Utes preparing for TCU?
One thing about Utah: The 7-1 Utes are far from a finished product in the eyes of coach Kyle Whittingham. With a game against winless New Mexico standing between Utah and the Mountain West Conference showdown at TCU, Whittingham is in the process of changing quarterbacks.
This is a team that has won 21 of 22 games, marred only by a one-possession loss at Autzen Stadium in September, but Whittingham wants the Utes to keep getting better. That's why he changed quarterbacks at halftime against Wyoming, benching Terrance Cain in favor of freshman Jordan Wynn. The heretofore redshirting Wynn sparked Utah to a 19-0 second-half run for a 22-10 triumph.
A case of good timing
For all the times when coaches have mismanaged the clock (isn't there a way to have somebody responsible to be sort of the clock-management consultant?), score one for the right way to do it.
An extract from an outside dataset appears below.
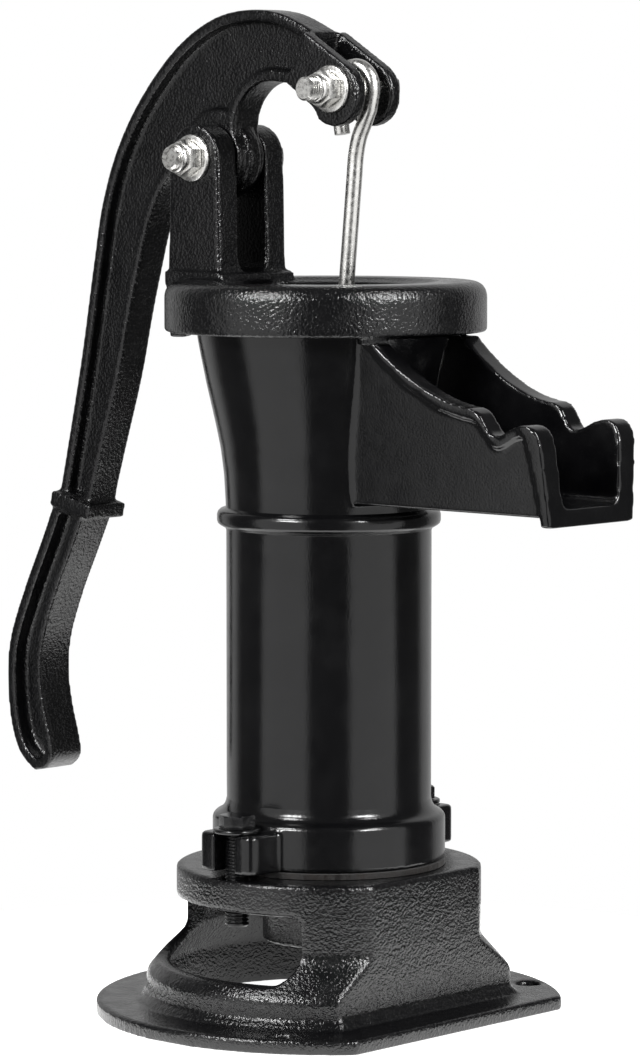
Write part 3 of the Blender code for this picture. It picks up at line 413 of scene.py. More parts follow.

Rutgers coach Greg Schiano put the pressure on his own defense once UConn reached the Knights' 3-yard line when he called successive timeouts with 49 seconds and 43 seconds remaining. Coaches rarely do that to their defense, instead trying to rely on clock pressure to rush the offense into mistakes, at the expense of having no time remaining to mount a comeback if the opponent does score.
Yes, the Huskies did score with 38 seconds to go, but Schiano hadn't let them bleed the clock, so his team still had a chance — which they cashed in when Tom Savage hit Tim Brown on a miraculous 81-yard touchdown throw-and-catch with 22 seconds remaining.
Fitting ending
While the loss to Rutgers was a sad result for the emotional Connecticut Huskies, playing in honor of their deceased teammate, Jasper Howard, it was equally emotionally uplifting for Scarlet Knights receiver Brown. Howard and Brown were longtime friends, growing up on the same street in Miami, and as he scored the winning touchdown he pointed to the sky and broke down in tears as he reached the sideline after the game-winning play.
"We did everything together ... I miss him," Brown said. As hard as it was for UConn to lose that game, that the winning play went to Howard's best friend was spine tingling.